The Long-Awaited North Branch Trail Extension to Foster Avenue Is Ready to Ride
The North Branch Trail is a popular multi-use trail operated by the Forest Preserve District of Cook County. It runs along the North Branch of the Chicago River and the Skokie Lagoons from the Northwest Side of Chicago to the Chicago Botanic Gardens in Glencoe. The trail was recently extended four miles south from its previous southeastern terminus at Devon and Caldwell in the city’s Edgebrook neighborhood to the Irene C. Hernandez Picnic Area at Foster and Kostner, near North Mayfair. This brings the total trail length to 22 miles.
The extension was constructed in two phases, from Devon and Caldwell to Forest Glen Avenue, which was completed last year, and the recently completed phase from Forest Glen Avenue to the picnic area. A ribbon cutting was held at the picnic area. The speakers were FPDCC General Superintendent Arnold Randall, 39th Ward alderman Margaret Laurino, Chicago Department of Transportation deputy commissioner Luann Hamilton, Active Transportation Alliance advocacy director Jim Merrell, North Mayfair Improvement Association president Jim O’Reilly and Cook County Department of Public Health attending physician Dr. Kiran Joshi.
Randall spoke about the importance of helping make nature accessible to those in the city as an escape from the stresses of urban life. He said that the new extension will increase trail access to thousands more people. He added that most people think of the forest preserves as a suburban thing and he would like to change that perception so that more city dwellers will use the preserves as well.
Laurino discussed the importance of providing better bike connections and nature access throughout her ward via long-term planning. She also talked about future trail development work on the former Weber Spur, which will connect to the North Branch & Sauganash trails in Chicago as well as the Valley Line and Weber Spur trails in north suburban Lincolnwood.
Hamilton echoed Alderman Laurino’s statement on better path connections, noting that the new North Branch extension provides connections and routes that would otherwise never have been possible in the past.
Merrell discussed how this new trail segment will fill in missing links in the city’s bike network as well as regional trail connections. He hopes this extension will help build support for similar projects to fill in other sections.

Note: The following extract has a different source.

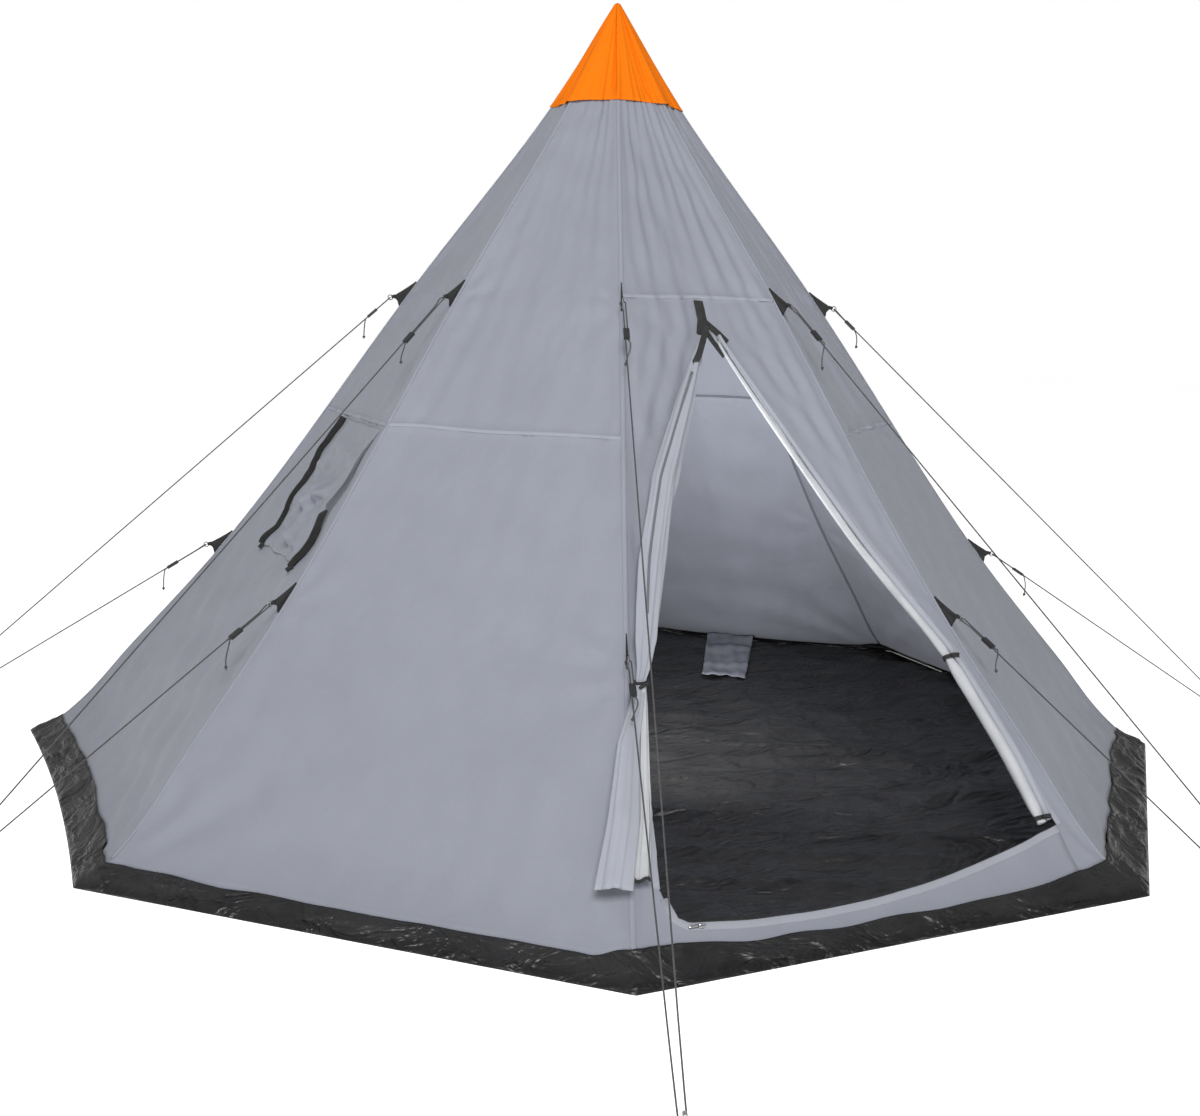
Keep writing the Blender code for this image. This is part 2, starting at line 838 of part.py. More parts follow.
def flap_hinge():
    """The middle of the flap's top edge, and the flap's direction down the wall."""
    outward, along = wall_axes(WINDOW_SIDE)
    reaches = []
    for z in (FLAP_HIGH, FLAP_LOW):
        edges = (WINDOW_CENTRE - FLAP_HALF_WIDTH, WINDOW_CENTRE + FLAP_HALF_WIDTH)
        depths = [wall_point(WINDOW_SIDE, x / half_width(z), z).dot(outward) for x in edges]
        reaches.append(max(depths) + FLAP_LIFT)
    top = outward * reaches[0] + along * WINDOW_CENTRE + Vector((0, 0, FLAP_HIGH))
    bottom = outward * reaches[1] + along * WINDOW_CENTRE + Vector((0, 0, FLAP_LOW))
    return top, bottom, along


def make_window_flap(material, collection):
    top, bottom, along = flap_hinge()
    length = (bottom - top).length
    pivot = bpy.data.objects.new("pivot_window_flap", None)
    collection.objects.link(pivot)
    down = (bottom - top).normalized()
    matrix = Matrix((down, along, down.cross(along))).transposed().to_4x4()
    matrix.translation = top
    pivot.matrix_world = matrix
    size = (length, 2 * FLAP_HALF_WIDTH, FLAP_THICKNESS)
    flap = finish_object("window_flap", box_mesh("window_flap", size), material, collection)
    flap.data.transform(Matrix.Translation((length / 2, 0, 0)))
    flap.parent = pivot


def slider_matrix(x):
    """The zip slider's placement on the sill's zip, X along the zip."""
    _, up, normal = sill_plane()
    turn = math.asin((x - SILL_LOW_X) / (SILL_RADIUS + ZIP_BELOW_EDGE))
    along = Vector((1, 0, 0)) * math.cos(turn) + up * math.sin(turn)
    return frame_matrix(sill_point(x, ZIP_BELOW_EDGE), along, normal)


def make_zip_slider(material, collection):
    body = finish_object(
        "zip_slider", box_mesh("zip_slider", (0.016, 0.010, 0.005), 0.001), material, collection
    )
    body.data.transform(Matrix.Translation((0, 0, 0.0065)))
    low, up, _ = sill_plane()
    pivot = bpy.data.objects.new("pivot_zip_slider", None)
    collection.objects.link(pivot)
    pivot.matrix_world = Matrix.Translation(low + up * SILL_RADIUS)
    body.parent = pivot
    body.matrix_local = pivot.matrix_world.inverted() @ slider_matrix(ZIP_START)


def build():
    clear_scene()
    tent = make_collection("teepee_tent")
    helpers = make_collection("cutters")
    grey = make_material("grey_polyester", GREY, 0.75)
    orange = make_material("orange_polyester", ORANGE, 0.7)
    black_sheet = make_material("black_polyethylene", BLACK, 0.4)
    webbing = make_material("black_webbing", BLACK, 0.8)
    net = make_material("white_net", WHITE, 0.8)
    steel = make_material("pole_steel", STEEL, 0.35, 1.0)
    peg_steel = make_material("peg_steel", STEEL, 0.4, 1.0)
    plastic = make_material("runner_plastic", BLACK, 0.5)
    cord = make_material("guy_cord", (0.25, 0.25, 0.26), 0.8)
    rubber = make_material("foot_rubber", BLACK, 0.85)

    walls = [make_wall(side, grey, tent) for side in range(SIDES)]
    cut_door(walls[0], helpers, grey)
    cut_window(walls[WINDOW_SIDE], helpers, grey)
    make_cap(orange, tent)
    make_groundsheet(black_sheet, tent)
    make_pole(steel, rubber, tent)
    make_left_leaf(grey, tent)
    make_right_leaf(net, tent)
    make_window_net(net, tent)
    make_window_flap(grey, tent)
    make_zip_slider(steel, tent)
    runner_mesh = make_runner_mesh(plastic, helpers)
    for corner in range(SIDES):
        make_ridge(corner, webbing, tent, helpers)
        make_peg(corner, peg_steel, tent)
        name = "guy_line_" + CORNER_NAMES[corner]
        tube(name, line_points(corner), CORD_RADIUS, cord, tent)
        for level in LEVELS:
            make_runner(corner, level, runner_mesh, plastic, tent)
    bpy.context.view_layer.update()


build()
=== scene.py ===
"""Looks of the eight-sided teepee tent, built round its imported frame.

Metres, +Z up. The origin is on the ground under the pole and the door faces -Y. Walls and
corners are numbered anticlockwise from above: wall 0 is the door wall, between corners 0 and 1.
"""

import math

import bmesh
import bpy
import numpy as np
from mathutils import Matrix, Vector


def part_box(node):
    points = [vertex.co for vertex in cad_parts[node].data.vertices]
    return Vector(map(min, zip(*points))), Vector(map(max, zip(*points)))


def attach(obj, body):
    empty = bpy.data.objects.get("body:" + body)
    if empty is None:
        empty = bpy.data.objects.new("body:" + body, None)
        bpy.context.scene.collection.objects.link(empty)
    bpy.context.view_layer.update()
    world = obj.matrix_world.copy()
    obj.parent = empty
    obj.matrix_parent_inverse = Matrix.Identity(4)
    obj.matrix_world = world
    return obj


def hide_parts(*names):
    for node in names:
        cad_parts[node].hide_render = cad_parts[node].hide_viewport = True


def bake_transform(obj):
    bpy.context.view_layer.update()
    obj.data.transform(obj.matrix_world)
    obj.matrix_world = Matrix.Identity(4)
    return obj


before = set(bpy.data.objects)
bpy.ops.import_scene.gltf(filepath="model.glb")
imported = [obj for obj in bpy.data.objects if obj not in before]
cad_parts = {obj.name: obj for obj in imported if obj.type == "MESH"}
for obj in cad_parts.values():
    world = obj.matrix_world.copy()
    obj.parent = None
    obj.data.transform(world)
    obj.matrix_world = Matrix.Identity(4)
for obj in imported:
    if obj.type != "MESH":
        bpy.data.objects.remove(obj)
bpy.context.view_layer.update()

# ---- The tent's outline, as in its CAD ----

SIDES = 8
HALF_ANGLE = math.pi / SIDES
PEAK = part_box("peak_cap")[1].z
# Heights of points on a ridge, with the ridge's distance from the pole there
RIDGE_PROFILE = np.array(
    (
        (0.0, 1.975), (0.058, 1.864), (0.32, 1.620), (0.70, 1.287),
        (1.565, 0.657), (2.148, 0.212), (PEAK, 0.0),
    )
)
# How far each ridge stands out at mid-height, and each wall's hem bows in between its corners
RIDGE_PULLS = (0.0, 0.0, 0.020, 0.0, 0.0, 0.0, -0.010, 0.0)
WALL_SAG = 0.020
HEM_BOW_HEIGHT = 0.70
HEM_BOWS = (0.0, 0.0, 0.03, 0.09, 0.06, 0.05, 0.025, 0.0)
WALLS = (
    "front_door", "front_right", "right", "rear_right",
    "rear", "rear_left", "left_window", "front_left",
)
CORNERS = (
    "front_left", "front_right", "right_front", "right_rear",
    "rear_right", "rear_left", "left_rear", "left_front",
)
WALL_BOTTOM = 0.0525
WALL_TOP = 2.165
BAND_TOP = 0.058
# The doorway's peak height, and half its width and the height at its knee and at its foot
DOOR_PEAK = 1.44
DOOR_KNEE = (0.495, 0.56)
DOOR_FOOT = (0.605, 0.150)
# The sill is an arc from its lowest point, with a rounded corner at its left end
SILL_LOW = (-0.20, 0.066)
SILL_RADIUS = 2.8
SILL_SLOPE = 0.711
SILL_LEFT_CORNER = ((-0.605, 0.150), (-0.590, 0.098), (-0.555, 0.081))
WINDOW_SIDE = 6
WINDOW_X = (-0.09, 0.29)
WINDOW_Z = (0.80, 1.085)
LEVELS = ("upper", "lower")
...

O’Reilly noted that the trail provides a new gateway to North Mayfair and said he hopes that it will help make the neighborhood — which is surrounded by the Forest Preserve, the Chicago River and the Edens Expressway – less isolated. Joshi discussed the importance of trails for providing access to nature and opportunities for physical activity.
The new extension runs parallel to the North Branch of the Chicago River between Forest Glen Avenue and La Bagh Woods. It crosses under the Edens Expressway and Cicero Avenue to reach the woods. From there to the Hernandez Picnic Area, it weaves through open space the intersection of Foster and Kostner where it connects with a short path through the Chicago Park District’s Gompers Park.
The new trail seems to be very well designed. The only predicted problem is flooding of the path after heavy rainstorms near Cicero and the Edens due to the proximity of the river and the low elevation of the trail where it runs running under Cicero.
In addition, I’d recommend installing a new traffic signal on Cicero Avenue at the entrance to La Bagh Woods near Berwyn. A signal was recently added at Central Avenue and the North Branch Trail to help provide safe crossing at this busy stretch of the road through the forest preserve as well as to improve safety for vehicles exiting the Edgebrook Golf Course. A new signal on Cicero Avenue would have a similar effect to help provide safe crossing for pedestrians and vehicles entering and exiting La Bagh Woods.
Despite these quibbles, it’s great that the long-awaited North Branch extension is finally ready to ride. It’s going to make it that much easier to escape the hustle and bustle of the city for the leafy trail, where it’s not unusual to spot leaping deer.